Un altro grande ambito è quello delle comunicazioni via PEC, che sono strumenti ufficiali per notifiche, trasmissioni contrattuali, scambi con la Pubblica Amministrazione. Le PEC devono essere conservate con tutto il contenuto originale, incluso l’header tecnico e la ricevuta di consegna, perché possano mantenere validità legale. Anche in questo caso, il formato digitale non è solo una comodità, ma un requisito giuridico.
A questi si aggiungono i registri contabili, i libri sociali, le dichiarazioni fiscali, i bilanci, i contratti digitali, le comunicazioni ufficiali tra aziende e PA, i verbali societari e tutta la documentazione afferente al rapporto di lavoro (come contratti, proroghe, lettere di richiamo, attestazioni). La regola generale è che tutto ciò che ha valore probatorio, fiscale o amministrativo e che viene prodotto in digitale — o digitalizzato secondo procedure certificate — debba essere conservato nel tempo secondo modalità conformi.
È importante sottolineare che non basta archiviare questi documenti su un hard disk o in cloud. La conservazione a norma è un processo che prevede passaggi formali precisi: classificazione, fascicolazione, applicazione della firma, marca temporale, registrazione in un sistema certificato. Solo così il documento può essere considerato valido in sede legale.
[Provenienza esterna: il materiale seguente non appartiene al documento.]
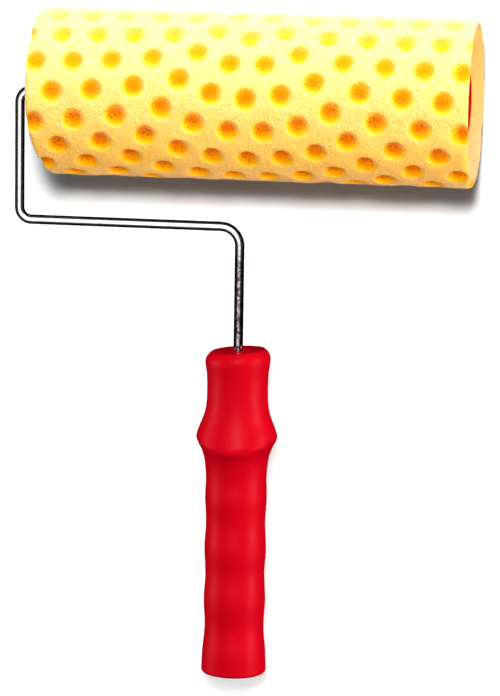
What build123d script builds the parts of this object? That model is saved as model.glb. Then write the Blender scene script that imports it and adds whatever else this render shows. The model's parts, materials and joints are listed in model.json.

Qualsiasi semplificazione o scorciatoia in questo senso può esporre l’azienda a sanzioni o invalidazioni.
Il panorama normativo è in costante evoluzione. Le direttive europee, l’intervento dell’Agenzia delle Entrate e le modifiche apportate al CAD nel tempo hanno contribuito a rendere più chiari — ma anche più articolati — gli obblighi in materia. Per questo motivo, molte organizzazioni preferiscono affidarsi a fornitori specializzati che, oltre alla piattaforma tecnologica, offrono anche aggiornamenti normativi e supporto consulenziale per impostare correttamente i flussi documentali.
Dal punto di vista strategico, la conservazione digitale non è solo una misura di conformità, ma anche un’opportunità per migliorare l’efficienza. Permette di accedere rapidamente ai documenti, ridurre i costi di archiviazione fisica, evitare smarrimenti, ottimizzare i processi interni e rispondere con tempestività a richieste ispettive. Inoltre, rappresenta un presidio importante in ottica di sicurezza informatica e business continuity.
Anche le piccole imprese e i liberi professionisti, talvolta erroneamente convinti di essere esclusi dall’obbligo, devono considerare che la normativa non fa distinzioni in base alla dimensione. Se si emette una fattura elettronica, se si firma un contratto in digitale o si utilizza una PEC per comunicazioni ufficiali, si è automaticamente tenuti a conservare quel documento secondo i criteri previsti.
Infine, un elemento da non trascurare è la trasparenza: un sistema ben strutturato di conservazione digitale facilita l’accesso ai dati, la loro lettura e condivisione, e rende più semplice dimostrare la correttezza operativa dell’organizzazione in caso di contenzioso, audit o verifica fiscale.
In conclusione, capire quali documenti devono essere conservati in formato digitale è solo il primo passo. Il secondo — e più importante — è assicurarsi che la conservazione avvenga nel modo corretto, con strumenti affidabili, certificati e aggiornati. Per questo, oggi più che mai, la scelta del sistema di conservazione non è un dettaglio tecnico: è una decisione strategica.